I was very excited to graduate from high school. Incredibly excited. Ecstatic. So excited that I didn’t even cry at graduation.
Okay. That sounds bad. But high school wasn’t the jam to my peanut butter (I like honey way more).
That’s not to say that high school was equivalent to sitting at the dentist or waiting in line at the DMV, though. For one thing, I learned that I love to run, and read, and write, and think, and make music, and ask ridiculous questions (more on these things later). I also figured out some of my strengths (and a lot of my weaknesses). High school was not a lot of sitting and waiting. High school was a lot of figuring out who I was and how I do me best (and worst).

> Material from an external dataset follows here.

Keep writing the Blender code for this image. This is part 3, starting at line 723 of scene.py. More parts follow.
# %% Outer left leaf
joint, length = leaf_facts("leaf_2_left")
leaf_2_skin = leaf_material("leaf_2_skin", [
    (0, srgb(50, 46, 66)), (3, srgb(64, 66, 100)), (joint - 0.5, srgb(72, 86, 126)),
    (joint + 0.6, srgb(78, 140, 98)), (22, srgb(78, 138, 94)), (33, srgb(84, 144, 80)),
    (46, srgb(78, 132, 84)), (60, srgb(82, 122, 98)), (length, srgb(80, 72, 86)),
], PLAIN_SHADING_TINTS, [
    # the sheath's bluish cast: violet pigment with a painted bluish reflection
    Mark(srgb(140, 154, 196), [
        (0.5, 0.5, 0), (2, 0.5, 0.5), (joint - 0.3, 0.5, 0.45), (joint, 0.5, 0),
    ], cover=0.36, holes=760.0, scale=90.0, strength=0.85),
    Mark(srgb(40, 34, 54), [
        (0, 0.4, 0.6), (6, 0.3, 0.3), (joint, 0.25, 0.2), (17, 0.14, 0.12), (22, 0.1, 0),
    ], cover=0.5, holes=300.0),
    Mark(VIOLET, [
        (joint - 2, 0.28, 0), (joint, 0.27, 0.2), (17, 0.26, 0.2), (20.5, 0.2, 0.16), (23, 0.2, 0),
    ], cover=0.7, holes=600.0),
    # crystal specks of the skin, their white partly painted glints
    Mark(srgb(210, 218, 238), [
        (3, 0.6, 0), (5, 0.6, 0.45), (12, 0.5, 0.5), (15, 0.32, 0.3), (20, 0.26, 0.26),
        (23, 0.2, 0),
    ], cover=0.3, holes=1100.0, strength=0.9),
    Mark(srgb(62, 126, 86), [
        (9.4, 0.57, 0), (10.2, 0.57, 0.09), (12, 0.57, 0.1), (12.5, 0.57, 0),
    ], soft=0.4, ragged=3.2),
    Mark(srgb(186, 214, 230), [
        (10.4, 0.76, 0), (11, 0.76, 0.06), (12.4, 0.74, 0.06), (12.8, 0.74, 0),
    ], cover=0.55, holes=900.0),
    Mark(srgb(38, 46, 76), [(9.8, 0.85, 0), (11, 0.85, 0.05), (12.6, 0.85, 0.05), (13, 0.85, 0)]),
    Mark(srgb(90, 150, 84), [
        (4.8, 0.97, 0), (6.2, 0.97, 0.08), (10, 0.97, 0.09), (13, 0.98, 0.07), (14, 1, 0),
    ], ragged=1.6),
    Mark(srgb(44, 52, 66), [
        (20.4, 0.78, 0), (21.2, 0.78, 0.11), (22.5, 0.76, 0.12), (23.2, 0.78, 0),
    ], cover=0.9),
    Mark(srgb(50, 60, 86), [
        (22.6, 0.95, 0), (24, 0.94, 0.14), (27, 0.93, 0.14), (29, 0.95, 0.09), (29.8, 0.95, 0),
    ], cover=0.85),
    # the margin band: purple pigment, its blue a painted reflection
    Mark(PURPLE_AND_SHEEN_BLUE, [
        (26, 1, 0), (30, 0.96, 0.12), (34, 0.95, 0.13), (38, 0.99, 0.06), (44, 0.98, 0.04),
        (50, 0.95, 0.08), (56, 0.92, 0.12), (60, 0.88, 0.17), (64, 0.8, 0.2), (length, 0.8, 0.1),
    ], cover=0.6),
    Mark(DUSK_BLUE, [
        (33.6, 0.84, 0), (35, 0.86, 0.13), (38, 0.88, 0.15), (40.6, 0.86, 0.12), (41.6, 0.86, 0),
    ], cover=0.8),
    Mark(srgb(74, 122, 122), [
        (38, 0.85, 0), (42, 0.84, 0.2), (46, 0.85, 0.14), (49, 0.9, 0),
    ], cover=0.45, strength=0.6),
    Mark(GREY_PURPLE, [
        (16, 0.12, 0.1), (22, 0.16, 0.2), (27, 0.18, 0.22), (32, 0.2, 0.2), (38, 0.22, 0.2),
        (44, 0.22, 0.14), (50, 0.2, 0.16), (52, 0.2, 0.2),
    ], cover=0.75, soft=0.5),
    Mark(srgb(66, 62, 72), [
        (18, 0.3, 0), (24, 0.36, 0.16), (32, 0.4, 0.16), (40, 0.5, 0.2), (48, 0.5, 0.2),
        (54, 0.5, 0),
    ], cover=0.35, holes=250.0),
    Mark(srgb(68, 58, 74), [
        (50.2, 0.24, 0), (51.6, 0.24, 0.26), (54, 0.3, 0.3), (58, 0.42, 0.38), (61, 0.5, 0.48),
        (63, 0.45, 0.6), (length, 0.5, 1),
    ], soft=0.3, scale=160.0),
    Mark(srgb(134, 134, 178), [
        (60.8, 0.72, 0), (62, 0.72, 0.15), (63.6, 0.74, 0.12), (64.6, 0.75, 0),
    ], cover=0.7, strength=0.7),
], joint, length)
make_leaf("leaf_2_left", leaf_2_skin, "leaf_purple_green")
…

Was it a tasty sandwich? No. Was it a tiny bit scarier than encountering a rattlesnake and more unpredictable than radioactive decay? Maybe. Did I ever break down and give up? You bet.

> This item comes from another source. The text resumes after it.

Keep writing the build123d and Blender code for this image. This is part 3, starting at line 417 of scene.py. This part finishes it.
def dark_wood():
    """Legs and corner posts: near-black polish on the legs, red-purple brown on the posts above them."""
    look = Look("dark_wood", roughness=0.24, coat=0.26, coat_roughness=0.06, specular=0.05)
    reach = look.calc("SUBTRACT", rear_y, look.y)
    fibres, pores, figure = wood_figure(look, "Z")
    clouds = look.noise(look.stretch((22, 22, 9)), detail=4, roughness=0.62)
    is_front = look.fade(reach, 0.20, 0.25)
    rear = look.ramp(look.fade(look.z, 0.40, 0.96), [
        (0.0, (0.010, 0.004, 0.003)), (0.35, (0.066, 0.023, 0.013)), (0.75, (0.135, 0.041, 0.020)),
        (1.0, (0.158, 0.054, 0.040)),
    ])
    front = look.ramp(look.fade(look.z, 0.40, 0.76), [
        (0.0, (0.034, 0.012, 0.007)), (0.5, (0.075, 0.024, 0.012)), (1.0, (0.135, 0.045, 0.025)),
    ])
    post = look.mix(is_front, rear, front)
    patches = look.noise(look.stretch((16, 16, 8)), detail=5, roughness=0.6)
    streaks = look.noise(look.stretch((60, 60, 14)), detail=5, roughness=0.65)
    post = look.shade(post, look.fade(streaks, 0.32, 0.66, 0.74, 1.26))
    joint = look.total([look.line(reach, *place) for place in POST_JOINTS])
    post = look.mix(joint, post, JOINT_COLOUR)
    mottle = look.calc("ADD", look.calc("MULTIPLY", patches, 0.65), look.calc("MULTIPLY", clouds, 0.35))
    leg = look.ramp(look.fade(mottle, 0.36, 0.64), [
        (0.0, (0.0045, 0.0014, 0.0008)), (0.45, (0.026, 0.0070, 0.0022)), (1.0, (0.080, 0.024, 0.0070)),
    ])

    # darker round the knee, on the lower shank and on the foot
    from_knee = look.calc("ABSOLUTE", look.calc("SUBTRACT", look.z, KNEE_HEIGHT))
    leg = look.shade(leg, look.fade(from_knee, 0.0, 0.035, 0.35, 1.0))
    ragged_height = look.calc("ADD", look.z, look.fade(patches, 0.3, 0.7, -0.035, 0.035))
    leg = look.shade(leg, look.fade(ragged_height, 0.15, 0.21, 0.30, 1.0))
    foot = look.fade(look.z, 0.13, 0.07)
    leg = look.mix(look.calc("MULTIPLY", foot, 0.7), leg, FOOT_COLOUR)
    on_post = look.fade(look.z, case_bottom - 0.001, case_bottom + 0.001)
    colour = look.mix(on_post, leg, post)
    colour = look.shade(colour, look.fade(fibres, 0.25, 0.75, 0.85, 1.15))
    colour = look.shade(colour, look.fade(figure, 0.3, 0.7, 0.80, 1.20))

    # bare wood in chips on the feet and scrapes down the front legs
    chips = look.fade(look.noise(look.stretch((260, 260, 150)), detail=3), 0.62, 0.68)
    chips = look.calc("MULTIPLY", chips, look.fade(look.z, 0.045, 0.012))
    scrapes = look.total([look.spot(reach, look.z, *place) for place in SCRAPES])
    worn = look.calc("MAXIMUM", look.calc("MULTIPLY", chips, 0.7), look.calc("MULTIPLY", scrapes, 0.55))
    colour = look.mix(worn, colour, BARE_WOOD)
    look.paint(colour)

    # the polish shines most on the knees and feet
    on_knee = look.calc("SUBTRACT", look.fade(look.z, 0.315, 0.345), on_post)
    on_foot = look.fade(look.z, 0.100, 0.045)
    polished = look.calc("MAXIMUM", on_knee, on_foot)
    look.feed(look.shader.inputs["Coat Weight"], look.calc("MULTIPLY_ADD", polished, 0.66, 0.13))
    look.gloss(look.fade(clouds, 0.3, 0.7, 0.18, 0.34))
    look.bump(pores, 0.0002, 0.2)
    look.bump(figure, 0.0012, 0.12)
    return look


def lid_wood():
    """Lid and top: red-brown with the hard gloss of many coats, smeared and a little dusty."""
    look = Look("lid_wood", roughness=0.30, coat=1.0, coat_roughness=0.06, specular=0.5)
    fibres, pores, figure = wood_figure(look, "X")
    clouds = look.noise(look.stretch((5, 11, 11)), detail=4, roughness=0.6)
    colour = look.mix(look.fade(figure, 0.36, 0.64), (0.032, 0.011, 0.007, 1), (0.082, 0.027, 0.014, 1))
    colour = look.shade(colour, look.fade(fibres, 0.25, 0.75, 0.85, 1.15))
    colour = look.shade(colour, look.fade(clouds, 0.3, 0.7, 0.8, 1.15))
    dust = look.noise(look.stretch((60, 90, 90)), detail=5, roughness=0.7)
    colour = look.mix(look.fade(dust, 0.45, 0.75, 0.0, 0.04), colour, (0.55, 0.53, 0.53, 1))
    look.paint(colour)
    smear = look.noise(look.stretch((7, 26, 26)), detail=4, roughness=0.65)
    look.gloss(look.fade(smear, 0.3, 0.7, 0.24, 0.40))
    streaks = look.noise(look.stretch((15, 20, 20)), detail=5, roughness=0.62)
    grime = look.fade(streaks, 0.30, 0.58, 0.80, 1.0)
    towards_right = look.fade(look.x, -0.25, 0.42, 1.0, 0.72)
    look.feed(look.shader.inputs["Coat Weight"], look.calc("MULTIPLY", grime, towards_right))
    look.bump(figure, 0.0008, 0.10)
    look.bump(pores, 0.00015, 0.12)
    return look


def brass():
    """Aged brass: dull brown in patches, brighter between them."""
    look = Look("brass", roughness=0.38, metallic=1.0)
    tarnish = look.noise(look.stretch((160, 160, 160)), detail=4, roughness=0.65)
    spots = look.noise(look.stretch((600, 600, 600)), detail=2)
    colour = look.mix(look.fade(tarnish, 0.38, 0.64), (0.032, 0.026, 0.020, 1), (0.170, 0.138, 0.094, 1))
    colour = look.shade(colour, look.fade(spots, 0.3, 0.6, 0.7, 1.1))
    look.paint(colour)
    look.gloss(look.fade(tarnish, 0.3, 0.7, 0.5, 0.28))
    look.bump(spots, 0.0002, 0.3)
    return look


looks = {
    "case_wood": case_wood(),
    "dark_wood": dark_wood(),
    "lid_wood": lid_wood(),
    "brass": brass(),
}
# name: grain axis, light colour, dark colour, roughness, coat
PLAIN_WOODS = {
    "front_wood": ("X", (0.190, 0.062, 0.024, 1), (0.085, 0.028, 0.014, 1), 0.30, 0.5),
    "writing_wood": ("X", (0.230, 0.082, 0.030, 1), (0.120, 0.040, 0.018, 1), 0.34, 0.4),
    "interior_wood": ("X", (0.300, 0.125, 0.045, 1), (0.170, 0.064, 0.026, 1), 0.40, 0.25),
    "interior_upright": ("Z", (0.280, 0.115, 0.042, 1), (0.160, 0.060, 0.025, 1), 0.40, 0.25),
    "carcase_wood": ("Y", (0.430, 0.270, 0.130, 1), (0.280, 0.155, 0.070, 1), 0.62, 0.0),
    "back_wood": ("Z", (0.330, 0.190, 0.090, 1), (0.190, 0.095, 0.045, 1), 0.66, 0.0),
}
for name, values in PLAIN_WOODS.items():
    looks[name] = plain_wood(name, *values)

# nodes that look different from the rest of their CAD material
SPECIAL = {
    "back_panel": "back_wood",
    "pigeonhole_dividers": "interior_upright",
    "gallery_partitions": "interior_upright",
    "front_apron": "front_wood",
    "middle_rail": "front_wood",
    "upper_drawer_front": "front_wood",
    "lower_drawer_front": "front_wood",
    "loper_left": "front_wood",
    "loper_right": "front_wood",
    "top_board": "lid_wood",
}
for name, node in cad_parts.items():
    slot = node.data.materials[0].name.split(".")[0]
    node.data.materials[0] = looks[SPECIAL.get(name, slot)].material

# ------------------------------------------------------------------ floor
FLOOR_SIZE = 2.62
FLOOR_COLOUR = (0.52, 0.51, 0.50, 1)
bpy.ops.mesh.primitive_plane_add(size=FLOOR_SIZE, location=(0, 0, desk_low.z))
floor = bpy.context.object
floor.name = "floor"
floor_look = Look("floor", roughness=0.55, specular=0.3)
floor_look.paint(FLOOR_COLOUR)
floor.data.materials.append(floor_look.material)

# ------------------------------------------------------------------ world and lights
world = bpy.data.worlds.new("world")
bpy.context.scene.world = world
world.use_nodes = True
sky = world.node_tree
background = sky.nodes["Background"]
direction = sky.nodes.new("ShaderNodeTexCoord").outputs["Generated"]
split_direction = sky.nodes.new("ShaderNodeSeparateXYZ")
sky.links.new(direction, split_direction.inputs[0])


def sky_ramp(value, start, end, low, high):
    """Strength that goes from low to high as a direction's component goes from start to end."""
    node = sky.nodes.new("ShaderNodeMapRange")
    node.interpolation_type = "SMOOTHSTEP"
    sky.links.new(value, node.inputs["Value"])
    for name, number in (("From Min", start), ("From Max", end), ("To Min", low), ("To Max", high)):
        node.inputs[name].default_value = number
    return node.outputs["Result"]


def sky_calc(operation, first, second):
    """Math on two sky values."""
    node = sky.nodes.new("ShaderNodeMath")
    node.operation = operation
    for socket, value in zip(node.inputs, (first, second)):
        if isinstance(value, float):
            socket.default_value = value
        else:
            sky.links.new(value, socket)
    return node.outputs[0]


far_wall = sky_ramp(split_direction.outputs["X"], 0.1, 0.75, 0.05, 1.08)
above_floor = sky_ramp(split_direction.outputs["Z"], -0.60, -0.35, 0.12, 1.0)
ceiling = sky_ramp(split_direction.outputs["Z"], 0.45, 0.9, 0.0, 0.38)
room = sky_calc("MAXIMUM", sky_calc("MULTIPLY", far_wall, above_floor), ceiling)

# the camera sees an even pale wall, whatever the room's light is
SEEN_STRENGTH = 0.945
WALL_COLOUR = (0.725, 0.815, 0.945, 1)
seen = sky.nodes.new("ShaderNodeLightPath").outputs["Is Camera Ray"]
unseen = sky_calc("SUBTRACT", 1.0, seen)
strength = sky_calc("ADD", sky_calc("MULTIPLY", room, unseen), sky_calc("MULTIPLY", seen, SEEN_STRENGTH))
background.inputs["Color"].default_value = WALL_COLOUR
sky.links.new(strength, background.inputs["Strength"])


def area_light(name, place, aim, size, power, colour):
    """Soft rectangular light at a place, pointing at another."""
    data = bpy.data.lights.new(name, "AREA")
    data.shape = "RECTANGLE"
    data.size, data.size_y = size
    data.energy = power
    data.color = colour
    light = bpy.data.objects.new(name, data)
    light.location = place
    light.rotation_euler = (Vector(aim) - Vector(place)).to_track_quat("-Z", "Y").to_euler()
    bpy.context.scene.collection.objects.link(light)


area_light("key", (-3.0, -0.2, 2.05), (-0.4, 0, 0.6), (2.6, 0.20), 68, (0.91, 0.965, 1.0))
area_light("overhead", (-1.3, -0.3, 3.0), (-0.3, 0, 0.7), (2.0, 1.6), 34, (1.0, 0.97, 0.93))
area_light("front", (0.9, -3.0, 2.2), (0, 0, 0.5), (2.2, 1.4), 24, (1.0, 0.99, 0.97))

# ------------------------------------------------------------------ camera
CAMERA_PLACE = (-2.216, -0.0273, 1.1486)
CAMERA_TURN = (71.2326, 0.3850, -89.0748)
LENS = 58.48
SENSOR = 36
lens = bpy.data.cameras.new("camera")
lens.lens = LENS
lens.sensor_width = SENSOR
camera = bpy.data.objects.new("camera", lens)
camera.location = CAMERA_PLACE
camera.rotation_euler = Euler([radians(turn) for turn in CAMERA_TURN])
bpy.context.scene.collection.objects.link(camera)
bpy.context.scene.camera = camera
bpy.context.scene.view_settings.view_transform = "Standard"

High school wasn’t exactly fun for me, but in truth, that was probably a good thing. I now know how to eat un-tasty sandwiches and how to encounter snakes without freaking out, for instance. I now also know what it feels like to break down and give up (and then un-give up and keep going).

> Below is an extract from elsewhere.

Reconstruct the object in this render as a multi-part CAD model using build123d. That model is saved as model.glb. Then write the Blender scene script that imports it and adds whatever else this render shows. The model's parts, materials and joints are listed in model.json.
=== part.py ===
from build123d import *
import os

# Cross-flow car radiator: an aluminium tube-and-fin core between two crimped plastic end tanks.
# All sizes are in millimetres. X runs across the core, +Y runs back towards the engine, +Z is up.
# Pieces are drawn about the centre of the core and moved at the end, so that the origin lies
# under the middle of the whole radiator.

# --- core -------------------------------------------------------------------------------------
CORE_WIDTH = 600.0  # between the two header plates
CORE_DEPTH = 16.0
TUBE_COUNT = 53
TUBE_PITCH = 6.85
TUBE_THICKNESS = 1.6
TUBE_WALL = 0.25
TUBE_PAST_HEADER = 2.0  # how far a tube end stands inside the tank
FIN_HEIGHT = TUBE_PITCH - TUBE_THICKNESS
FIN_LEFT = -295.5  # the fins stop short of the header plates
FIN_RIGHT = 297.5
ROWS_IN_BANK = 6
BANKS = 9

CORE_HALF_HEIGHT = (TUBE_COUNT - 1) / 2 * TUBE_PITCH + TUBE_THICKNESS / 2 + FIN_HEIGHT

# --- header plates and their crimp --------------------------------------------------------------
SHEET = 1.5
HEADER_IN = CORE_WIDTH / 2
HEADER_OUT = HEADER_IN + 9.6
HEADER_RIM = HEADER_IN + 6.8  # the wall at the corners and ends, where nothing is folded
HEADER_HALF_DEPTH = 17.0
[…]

And I now know that the keep going element is key to pursuing everything that I love. Insurmountable writer’s block? Keep writing. Mile repeats? Keep running (I promise, they get easier with practice)! Can’t figure out the funky shift in that etude? Practice it! High school gave me a lot of practice with the break-down-and-then-give-up-at-a-task-and-then-figure-it-out-and-keep-going.
Yeah, I’m not a big fan of jam with my peanut butter. But man, if I had never even learned how to make and eat the high school sandwich, what about the next one? Honey, high school was not the jam to my peanut butter, and that’s okay. Because now I know how to make a peanut butter and honey sandwich.* And that’s pretty rad. Because tasty sandwiches are awesome, and my gap year’s shaping up to be pretty awesome too!
*the sandwich being a metaphor for the break-down…-and-then-figure-it-out-and-keep-going life thing.